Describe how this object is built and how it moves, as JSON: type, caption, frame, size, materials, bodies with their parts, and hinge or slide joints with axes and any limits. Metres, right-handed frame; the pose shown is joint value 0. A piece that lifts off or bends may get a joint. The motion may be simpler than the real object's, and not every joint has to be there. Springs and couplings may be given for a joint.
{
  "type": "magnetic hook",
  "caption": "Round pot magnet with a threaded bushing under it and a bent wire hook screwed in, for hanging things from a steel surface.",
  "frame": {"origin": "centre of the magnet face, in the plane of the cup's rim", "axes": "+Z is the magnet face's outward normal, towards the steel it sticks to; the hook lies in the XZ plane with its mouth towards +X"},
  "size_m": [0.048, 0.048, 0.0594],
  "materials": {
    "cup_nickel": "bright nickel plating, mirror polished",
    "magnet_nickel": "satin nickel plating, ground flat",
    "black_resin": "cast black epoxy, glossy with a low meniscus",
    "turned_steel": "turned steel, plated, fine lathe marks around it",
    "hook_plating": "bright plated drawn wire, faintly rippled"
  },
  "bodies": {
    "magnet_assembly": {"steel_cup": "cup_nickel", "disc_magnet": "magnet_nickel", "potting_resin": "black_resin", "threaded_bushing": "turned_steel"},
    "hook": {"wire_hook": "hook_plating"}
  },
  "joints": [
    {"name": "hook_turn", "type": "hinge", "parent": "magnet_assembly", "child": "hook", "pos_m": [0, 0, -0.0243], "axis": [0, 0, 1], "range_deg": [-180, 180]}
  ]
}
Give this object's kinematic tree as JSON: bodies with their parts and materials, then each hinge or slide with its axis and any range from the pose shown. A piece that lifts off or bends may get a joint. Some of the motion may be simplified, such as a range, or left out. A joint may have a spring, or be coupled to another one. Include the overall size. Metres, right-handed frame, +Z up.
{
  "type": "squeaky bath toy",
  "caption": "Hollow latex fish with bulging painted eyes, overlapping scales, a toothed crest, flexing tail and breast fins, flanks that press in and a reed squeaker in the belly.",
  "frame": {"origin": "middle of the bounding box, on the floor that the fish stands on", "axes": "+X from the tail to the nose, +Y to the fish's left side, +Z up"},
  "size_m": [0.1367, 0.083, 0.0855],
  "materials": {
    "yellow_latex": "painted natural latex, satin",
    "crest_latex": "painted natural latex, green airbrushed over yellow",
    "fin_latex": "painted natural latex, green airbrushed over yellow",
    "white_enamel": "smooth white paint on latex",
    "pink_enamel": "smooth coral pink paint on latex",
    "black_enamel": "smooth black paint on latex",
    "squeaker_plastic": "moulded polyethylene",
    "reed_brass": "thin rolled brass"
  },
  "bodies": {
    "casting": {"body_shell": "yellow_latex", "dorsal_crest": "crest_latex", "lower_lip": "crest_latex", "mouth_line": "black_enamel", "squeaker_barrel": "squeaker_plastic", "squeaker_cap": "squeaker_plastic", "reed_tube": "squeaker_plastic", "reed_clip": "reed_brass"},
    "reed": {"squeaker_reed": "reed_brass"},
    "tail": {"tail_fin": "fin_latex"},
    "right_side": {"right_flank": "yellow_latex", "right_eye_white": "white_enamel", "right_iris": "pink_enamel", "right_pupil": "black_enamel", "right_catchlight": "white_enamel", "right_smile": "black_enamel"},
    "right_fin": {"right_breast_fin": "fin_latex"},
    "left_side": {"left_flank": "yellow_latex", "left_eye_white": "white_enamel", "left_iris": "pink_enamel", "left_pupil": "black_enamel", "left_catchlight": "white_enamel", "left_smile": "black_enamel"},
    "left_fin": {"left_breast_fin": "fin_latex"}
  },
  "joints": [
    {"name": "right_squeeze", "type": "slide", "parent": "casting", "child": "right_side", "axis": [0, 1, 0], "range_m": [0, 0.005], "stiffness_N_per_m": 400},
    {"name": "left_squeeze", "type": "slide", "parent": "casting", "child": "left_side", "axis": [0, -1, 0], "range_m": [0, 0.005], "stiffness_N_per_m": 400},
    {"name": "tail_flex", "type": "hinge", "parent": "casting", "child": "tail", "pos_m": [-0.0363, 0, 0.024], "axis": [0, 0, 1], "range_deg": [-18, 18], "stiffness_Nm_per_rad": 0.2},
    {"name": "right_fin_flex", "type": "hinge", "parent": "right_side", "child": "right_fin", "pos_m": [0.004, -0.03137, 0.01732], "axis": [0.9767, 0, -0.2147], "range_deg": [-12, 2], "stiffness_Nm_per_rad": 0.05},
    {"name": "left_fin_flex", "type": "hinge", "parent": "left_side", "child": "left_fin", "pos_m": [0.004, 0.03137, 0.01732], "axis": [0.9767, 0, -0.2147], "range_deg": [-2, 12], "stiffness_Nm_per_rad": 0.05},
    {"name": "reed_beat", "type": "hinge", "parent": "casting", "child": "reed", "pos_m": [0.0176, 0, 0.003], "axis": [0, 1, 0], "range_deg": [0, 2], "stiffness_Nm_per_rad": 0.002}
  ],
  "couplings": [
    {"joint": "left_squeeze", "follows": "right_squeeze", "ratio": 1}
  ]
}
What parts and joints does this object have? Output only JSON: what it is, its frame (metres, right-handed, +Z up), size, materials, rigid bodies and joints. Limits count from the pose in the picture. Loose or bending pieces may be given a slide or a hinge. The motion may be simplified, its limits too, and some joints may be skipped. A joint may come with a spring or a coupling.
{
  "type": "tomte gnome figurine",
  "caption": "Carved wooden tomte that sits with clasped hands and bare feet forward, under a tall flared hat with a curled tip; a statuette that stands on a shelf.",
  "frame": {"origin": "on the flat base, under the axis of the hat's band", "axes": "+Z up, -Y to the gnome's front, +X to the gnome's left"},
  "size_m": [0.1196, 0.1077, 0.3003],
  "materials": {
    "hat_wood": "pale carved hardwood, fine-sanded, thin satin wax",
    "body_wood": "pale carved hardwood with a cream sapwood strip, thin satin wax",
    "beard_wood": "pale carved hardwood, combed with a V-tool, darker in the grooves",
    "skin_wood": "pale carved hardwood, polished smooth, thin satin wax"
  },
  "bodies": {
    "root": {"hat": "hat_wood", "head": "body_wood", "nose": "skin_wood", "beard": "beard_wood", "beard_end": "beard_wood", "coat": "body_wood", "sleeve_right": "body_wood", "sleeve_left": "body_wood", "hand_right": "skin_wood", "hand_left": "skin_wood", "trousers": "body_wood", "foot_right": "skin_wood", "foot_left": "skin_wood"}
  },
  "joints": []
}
---
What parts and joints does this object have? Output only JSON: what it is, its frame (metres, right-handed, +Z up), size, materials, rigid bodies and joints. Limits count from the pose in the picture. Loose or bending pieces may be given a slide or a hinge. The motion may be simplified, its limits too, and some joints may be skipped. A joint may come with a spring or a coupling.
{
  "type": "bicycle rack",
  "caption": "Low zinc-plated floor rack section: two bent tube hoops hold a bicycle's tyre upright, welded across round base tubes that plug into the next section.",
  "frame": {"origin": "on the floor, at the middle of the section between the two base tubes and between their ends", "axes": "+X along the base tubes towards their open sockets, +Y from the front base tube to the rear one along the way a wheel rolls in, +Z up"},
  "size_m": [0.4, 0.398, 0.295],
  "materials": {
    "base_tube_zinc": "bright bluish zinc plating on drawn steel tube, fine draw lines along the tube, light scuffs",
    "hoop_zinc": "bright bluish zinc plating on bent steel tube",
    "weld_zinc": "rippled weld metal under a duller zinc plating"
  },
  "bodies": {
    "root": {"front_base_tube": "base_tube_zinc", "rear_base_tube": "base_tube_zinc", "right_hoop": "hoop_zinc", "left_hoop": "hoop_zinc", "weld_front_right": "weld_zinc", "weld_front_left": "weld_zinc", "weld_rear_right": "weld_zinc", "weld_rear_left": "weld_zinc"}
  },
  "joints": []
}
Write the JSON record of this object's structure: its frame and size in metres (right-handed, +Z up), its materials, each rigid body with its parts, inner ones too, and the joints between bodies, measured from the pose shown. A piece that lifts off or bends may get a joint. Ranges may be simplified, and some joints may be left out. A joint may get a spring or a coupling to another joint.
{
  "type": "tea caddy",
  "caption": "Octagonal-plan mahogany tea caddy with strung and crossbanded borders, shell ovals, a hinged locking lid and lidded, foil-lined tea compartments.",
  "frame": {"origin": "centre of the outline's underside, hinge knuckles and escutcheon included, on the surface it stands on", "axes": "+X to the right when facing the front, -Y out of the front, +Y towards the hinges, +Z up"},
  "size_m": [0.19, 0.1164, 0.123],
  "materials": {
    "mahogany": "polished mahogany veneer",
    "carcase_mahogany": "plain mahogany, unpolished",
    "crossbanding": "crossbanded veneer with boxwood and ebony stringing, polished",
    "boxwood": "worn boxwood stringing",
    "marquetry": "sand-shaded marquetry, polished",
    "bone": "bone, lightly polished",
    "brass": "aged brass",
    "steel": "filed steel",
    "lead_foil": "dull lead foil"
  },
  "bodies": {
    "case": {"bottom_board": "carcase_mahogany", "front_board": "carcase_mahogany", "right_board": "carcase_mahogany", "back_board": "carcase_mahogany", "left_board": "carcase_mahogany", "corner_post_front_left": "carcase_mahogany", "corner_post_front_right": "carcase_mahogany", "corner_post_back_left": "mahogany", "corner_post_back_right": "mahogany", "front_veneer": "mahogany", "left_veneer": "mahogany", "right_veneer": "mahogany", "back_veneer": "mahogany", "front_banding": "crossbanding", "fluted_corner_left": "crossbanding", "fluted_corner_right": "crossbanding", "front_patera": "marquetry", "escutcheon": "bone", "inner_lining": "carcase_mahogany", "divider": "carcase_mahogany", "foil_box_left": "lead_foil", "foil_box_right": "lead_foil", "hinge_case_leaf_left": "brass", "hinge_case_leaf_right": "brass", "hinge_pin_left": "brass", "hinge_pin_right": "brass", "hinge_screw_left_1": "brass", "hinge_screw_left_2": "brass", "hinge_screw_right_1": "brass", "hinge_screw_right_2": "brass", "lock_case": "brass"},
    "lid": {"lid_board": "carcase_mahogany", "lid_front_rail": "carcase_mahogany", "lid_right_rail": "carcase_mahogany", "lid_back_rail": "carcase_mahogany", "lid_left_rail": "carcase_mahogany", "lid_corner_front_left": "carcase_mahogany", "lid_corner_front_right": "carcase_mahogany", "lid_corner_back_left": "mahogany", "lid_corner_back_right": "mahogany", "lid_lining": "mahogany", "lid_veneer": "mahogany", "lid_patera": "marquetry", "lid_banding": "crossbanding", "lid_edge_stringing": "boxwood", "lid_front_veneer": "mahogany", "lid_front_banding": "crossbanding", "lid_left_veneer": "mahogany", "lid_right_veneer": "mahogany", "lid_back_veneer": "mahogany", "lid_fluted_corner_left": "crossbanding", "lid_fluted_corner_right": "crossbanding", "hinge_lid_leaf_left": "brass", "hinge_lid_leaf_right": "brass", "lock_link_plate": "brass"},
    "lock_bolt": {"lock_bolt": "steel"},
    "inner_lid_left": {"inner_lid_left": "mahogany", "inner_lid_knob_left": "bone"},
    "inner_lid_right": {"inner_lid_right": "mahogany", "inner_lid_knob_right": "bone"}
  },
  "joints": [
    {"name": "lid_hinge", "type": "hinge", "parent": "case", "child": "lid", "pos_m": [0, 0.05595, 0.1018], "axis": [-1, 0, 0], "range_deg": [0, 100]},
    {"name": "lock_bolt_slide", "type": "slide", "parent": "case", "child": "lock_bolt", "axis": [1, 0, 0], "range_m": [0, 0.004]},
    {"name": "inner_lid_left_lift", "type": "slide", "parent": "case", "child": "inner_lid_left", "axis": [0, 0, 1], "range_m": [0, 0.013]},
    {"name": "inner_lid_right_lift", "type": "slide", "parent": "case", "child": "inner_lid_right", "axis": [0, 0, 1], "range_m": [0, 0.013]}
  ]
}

#### WHAT IS BEING ASKED:
List the lines of the entries that include "each".

#### EXERCISE OUTPUT:
Give this object's kinematic tree as JSON: bodies with their parts and materials, then each hinge or slide with its axis and any range from the pose shown. A piece that lifts off or bends may get a joint. Some of the motion may be simplified, such as a range, or left out. A joint may have a spring, or be coupled to another one. Include the overall size. Metres, right-handed frame, +Z up.
Write the JSON record of this object's structure: its frame and size in metres (right-handed, +Z up), its materials, each rigid body with its parts, inner ones too, and the joints between bodies, measured from the pose shown. A piece that lifts off or bends may get a joint. Ranges may be simplified, and some joints may be left out. A joint may get a spring or a coupling to another joint.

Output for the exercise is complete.